Arınç, 1967 yılında Ankara Hukuk Fakültesi’nde başlayan yol arkadaşlıklarını hatırlatarak Beşir Atalay için “58 yıldır aynı davanın içindeyiz. O, bu ülkenin en vefalı ve hizmet ehli devlet adamlarından biridir” ifadelerini kullandı.
“Devlete küsmeden hizmet etti”
Beşir Atalay’ın, 1992 yılında Kırıkkale Üniversitesi’nin kurucu rektörlüğünü yaptığını ve 28 Şubat sürecinde görevinden haksız yere alındığını hatırlatan Arınç, Atalay’ın tüm bu zorluklara rağmen devlete küsmeyip hizmet etmeye devam ettiğini vurguladı.

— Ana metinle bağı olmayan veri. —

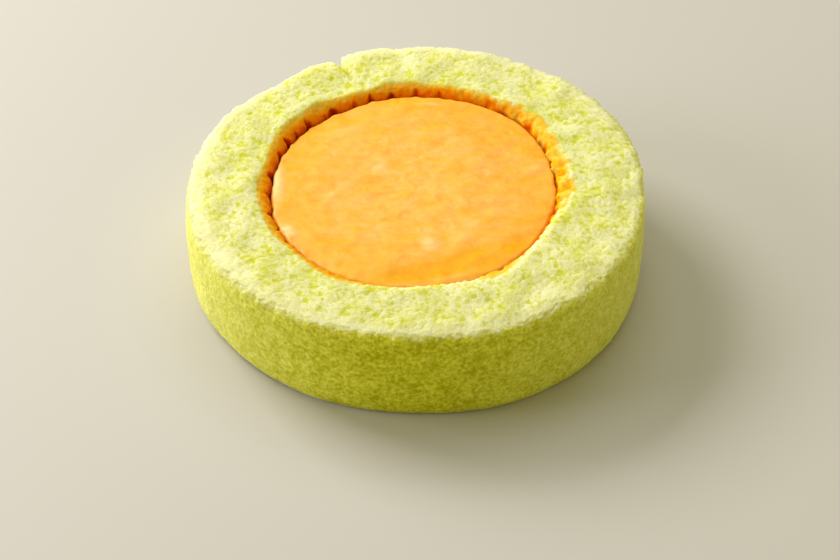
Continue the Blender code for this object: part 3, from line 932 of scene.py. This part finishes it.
class MELONCAKE_OT_stage(bpy.types.Operator):
    """Makes the plain floor, the soft studio light and the camera"""

    bl_idname = "meloncake.stage"
    bl_label = "Stage, light and camera"

    def execute(self, context):
        scene = context.scene
        studio = scene.cake_studio
        colours = scene.cake_colours
        bpy.ops.mesh.primitive_plane_add(size=6.0, location=(0.0, 0.0, -0.0002))
        floor = context.object
        floor.name = "floor"
        material, _, shader = new_material("matt_painted_board")
        shader.inputs["Base Color"].default_value = opaque(colours.floor)
        shader.inputs["Roughness"].default_value = 0.6
        floor.data.materials.append(material)
        add_light("window", 138, 36, 1.0, 0.5, 0.4, studio.key_power, (1.0, 0.98, 0.96))
        add_light("reflector", 182, 20, 0.9, 0.5, 0.35, studio.side_power, (0.97, 0.96, 1.0))
        add_light("room", -25, 25, 1.0, 0.7, 0.5, studio.room_power, (1.0, 0.94, 0.25))
        add_light("ceiling", 80, 62, 1.1, 0.8, 0.8, studio.fill_power, (1.0, 1.0, 1.0))
        world = bpy.data.worlds.new("studio")
        world.use_nodes = True
        sky = world.node_tree.nodes["Background"]
        sky.inputs["Color"].default_value = (1.0, 0.95, 0.5, 1.0)
        sky.inputs["Strength"].default_value = studio.sky
        scene.world = world
        scene.view_settings.view_transform = "Standard"
        lens = bpy.data.cameras.new("camera")
        lens.sensor_width = SENSOR_WIDTH
        lens.lens = studio.focal_pixels * lens.sensor_width / PICTURE_WIDTH
        camera = bpy.data.objects.new("camera", lens)
        camera.location = studio.camera_place
        camera.rotation_euler = (0.5 * math.pi - studio.camera_pitch, 0.0, 0.0)
        scene.collection.objects.link(camera)
        scene.camera = camera
        return {"FINISHED"}


class MELONCAKE_PT_panel(bpy.types.Panel):
    """Lists the steps and the settings of the cake"""

    bl_idname = "MELONCAKE_PT_panel"
    bl_label = "Melon roll cake"
    bl_space_type = "VIEW_3D"
    bl_region_type = "UI"
    bl_category = "Cake"

    def draw(self, context):
        for step in STEPS:
            self.layout.operator(step.bl_idname)
        for group in (context.scene.cake_sizes, context.scene.cake_colours, context.scene.cake_studio):
            for name in group.__annotations__:
                self.layout.prop(group, name)


STEPS = (MELONCAKE_OT_sponge, MELONCAKE_OT_cream, MELONCAKE_OT_stage)
GROUPS = {"cake_sizes": CakeSizes, "cake_colours": CakeColours, "cake_studio": CakeStudio}
CLASSES = (*GROUPS.values(), *STEPS, MELONCAKE_PT_panel)


def register():
    for kind in CLASSES:
        bpy.utils.register_class(kind)
    for name, kind in GROUPS.items():
        setattr(bpy.types.Scene, name, PointerProperty(type=kind))


def unregister():
    for name in GROUPS:
        delattr(bpy.types.Scene, name)
    for kind in reversed(CLASSES):
        bpy.utils.unregister_class(kind)


def main():
    register()
    bpy.ops.meloncake.sponge()
    bpy.ops.meloncake.cream()
    bpy.ops.meloncake.stage()


if __name__ == "__main__":
    main()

AK Parti'nin kuruluşunda büyük katkısı bulunan Atalay’ın milletvekilliği, devlet bakanlığı, başbakan yardımcılığı ve içişleri bakanlığı görevlerinde bulunduğunu aktaran Arınç, “Türkiye’nin demokratikleşme sürecine önemli katkılar sunmuştur. Bu süreci ‘Sessiz Devrim’ adlı kitabında toplamıştır” dedi.

“Karar siyasi ve maksatlıdır”
Atalay’ın isminin bir üniversite yerleşkesine verilmesini “mütevazı bir vefa göstergesi” olarak nitelendiren Arınç, bu ismin hiçbir gerekçe gösterilmeden kaldırılmasının samimi olmadığını söyledi. Yerleşkeye “Şehitler Yerleşkesi” adının verilmesini saygısızlık olarak değerlendiren Arınç, “Bu davranış, takiye kokan ve siyasi okumalara açık bir uygulamadır” ifadelerini kullandı.

“Cumhurbaşkanımız vefa gösterecektir”
Kararın, üniversite rektörü tarafından alındığını ancak bu kararın Cumhurbaşkanlığı makamıyla paylaşılmadığını öne süren Arınç, Atalay’la görüştüğünü ve kendisinin büyük üzüntü duyduğunu söyledi. Şehit ailelerinin de Atalay’a destek ziyaretinde bulunduğunu aktardı.
Son olarak, sürecin düzeltilmesi için tek muhatabın Cumhurbaşkanı olduğunu belirten Arınç, şu çağrıda bulundu:
“Rektörü atayan da, bu kararı geri alabilecek olan da Sayın Cumhurbaşkanımızdır. Kendilerinin yıllarca birlikte çalıştığı Beşir Atalay’a vefa göstereceğine inanıyorum. Hatta üniversitenin tamamına Sayın Beşir Atalay’ın adı verilmelidir. Kırıkkale Üniversitesi artık ‘Kırıkkale Beşir Atalay Üniversitesi’ olmalıdır.”